À l'affiche, Critiques // Nous pour un moment, d’Arne Lygre, mise en scène et scénographie de Stéphane Braunschweig, Odéon – Les Ateliers Berthier

Nous pour un moment, d’Arne Lygre, mise en scène et scénographie de Stéphane Braunschweig, Odéon – Les Ateliers Berthier

Nov 18, 2019 | Commentaires fermés sur Nous pour un moment, d’Arne Lygre, mise en scène et scénographie de Stéphane Braunschweig, Odéon – Les Ateliers Berthier

 

© Elizabeth Carecchio

ƒƒƒ article de Nicolas Brizault

Sans doute un des spectacles les plus forts. Terrible dans son essence même, écrit par Arne Lygre, puis mis en scène, pour cette création, par Stéphane Braunschweig, comme pour nous bousculer, nous faire ouvrir les yeux, nous faire du bien et du mal. Nous pour un moment est une suite étrange de six « moments » entre deux, trois personnages, étant « ami-e-s », « ennemi-e-s », « inconnu-e-s », une « personne », etc., et qui à travers une structure très tendue et imposante racontent ce qu’ils vivent, ont vécu. Puis ils disparaissent et celui ou celle qui reste poursuit « l’odyssée » en devenant un nouveau personnage en lien avec l’un des précédents : pour ne donner qu’un exemple, une femme meurt, se noie, est morte puis se relève et devient son mari apprenant qu’elle vient de mourir. Tout se suit, se bouscule, l’amour, la mort, la honte, la colère, et surtout la solitude, toutes les questions qu’elle pose cette solitude, toujours différente, toujours la même, toujours là hélas. Tout se suit, se reflète plutôt, le sol est une immense étendue d’eau, invisible avant l’arrivée des premiers personnages, puis ensuite s’ondulant, lumière étrange ou douce sur les murs blancs, mains liquides et sauvages tentant sans cesse de récupérer, laisser fondre, dissoudre les personnages. Scénographie ahurissante. Entre chaque « propos », les cloisons se soulèvent, semblent donner enfin de la liberté, du possible, et retombent doucement, enferment. Cette eau si présente peu à peu devient invisible, simple élément de détresse en plus, simple écho.

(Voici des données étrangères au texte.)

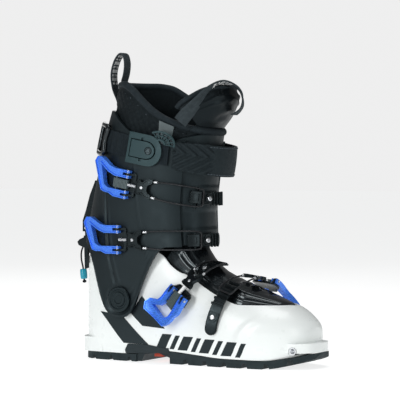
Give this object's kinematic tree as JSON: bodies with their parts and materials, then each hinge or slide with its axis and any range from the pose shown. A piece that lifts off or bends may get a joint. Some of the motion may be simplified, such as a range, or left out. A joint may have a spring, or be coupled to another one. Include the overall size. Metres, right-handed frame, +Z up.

Nous pour un moment montre la rapidité, la lenteur même de la rapidité, la chute, les essais, les désirs entre hommes et femmes, les femmes avec les femmes, père et fils, deux hommes, puis la solitude elle-même, la force, sa violence, sa fureur. Nous pour un moment tourne. Se détourne, ne nous voit même pas pleurer, comme des cons, assommés par les images, les mots. Les images de mots aussi, pourquoi pas. Qui est qui ? Qui fonctionne comment avec qui ? De quelle manière ?

Au tout début, premières rapides minutes, échange entre deux femmes, on a peur, les sons ont un écho particulier, qui semble trop sûrs d’eux, l’ennui tente de faire croire qu’il va naître. Non, il se prend les pieds dans le tapis, se vexe et part en courant. Une intensité remarquable le remplace. Viennent les mortes, les seuls, les mal-aimés et les pas aimées du tout, sœur et mère, ici et là. Toujours la même chose en fait, ce qui ne vient jamais, l’amour, le tout con, l’inattendu. La lumière, l’eau, les murs. Tout ce qui n’est même plus un souffle.

Anne Cantineau, Virginie Colemyn, Cécile Coustillac, Glenn Marausse, Pierric Plathier, Chloé Réjon et Jean-Philippe Vidal (ils faut les citer, les applaudir) sont sept, deviennent dans ce cercle étrange une vingtaine qui se suivent, s’écoulent, passent. Ils ont tous, chacun, chacune un pouvoir plus qu’irrationnel : ce sont les mêmes, les « rôles » seuls avancent, se séparent, le même comédien joue là, et pourtant on ne le reconnaît pas, rien n’est identique, ils sont bien une vingtaine en réalité. Plus même, beaucoup plus avec toutes les histoires qu’ils viennent remuer en nous, qu’ils nous font comprendre, abandonner, sans même s’en douter eux-mêmes.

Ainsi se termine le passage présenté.